- Born: 5 March 1956
- Occupations: Landowner Businessman
- Known for: Major Scottish Landowner and owner of Dunecht estate
- Spouse: Baroness Benedicte Blixen-Finecke
- Children: 2
- Parent(s): John Pearson, 3rd Viscount Cowdray Elizabeth Mather-Jackson

= Charles Anthony Pearson =

The Hon. Charles Pearson (born 5 March 1956) is the younger son of the 3rd Viscount Cowdray and owner of Dunecht estate in Aberdeenshire.

==Early life and education==
Charles Pearson is the younger son of the Third Viscount Cowdray and his wife Elizabeth (née Mather-Jackson) daughter of Sir Anthony Mather-Jackson, 6th Baronet. Charles Pearson was educated at Harrow School.

==Marriage and Family==
In 1992 Charles Pearson married Baroness Benedicte Blixen-Finecke, daughter of Ifver Iuul. They have two children Carinthia (b 1993) and George (b 1995) and live in West Sussex and in Aberdeenshire.

==Business==
Charles Pearson is a Director of The Dickinson Trust Ltd, The Cowdray Estate Trust Ltd and the Cabardunn Development Company Ltd.

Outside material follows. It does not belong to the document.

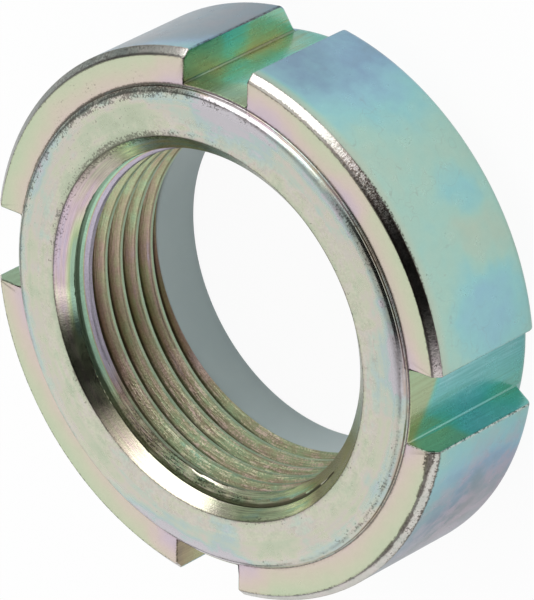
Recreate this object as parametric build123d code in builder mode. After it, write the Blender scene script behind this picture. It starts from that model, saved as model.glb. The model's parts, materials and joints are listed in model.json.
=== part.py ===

He is the principal partner in the Dunecht Home Farms Partnership, a farming business operating over 3000 acre in Aberdeenshire. Enterprises on the farm include cereals, oilseed rape, beef cattle and sheep.

Charles Pearson and his immediate family are owners of Dunecht Estates, a diverse rural property based in Aberdeenshire and Kincardineshire. Dunecht Estates extends to 53000 acre and comprises seven estates – Dunecht Estate, Ramoir and Campfield Estate, Dunnottar Castle, Forest of Birse, Edinglassie Estate, West Durris Estate and Bucharn Estate. Interests on the Estates include farming, forestry, field sports, minerals, let houses, commercial property, tourism and development land. Dunecht House, the Category A listed building that is the centre piece of the Dunecht estate, was sold to the Scottish business entrepreneur Jamie Oag in 2012.

==Interests==
Charles Pearson is President of the West Sussex Association for Disabled People. His leisure interests include shooting, fishing, walking and riding.

In 2009 Pearson and his family won a twelve-year battle against the Ramblers Association and West Sussex County Council to move rights of way at Pitshill House, Tillington, West Sussex which will allow restoration of this important Grade II* listed building and its surrounding listed parkland.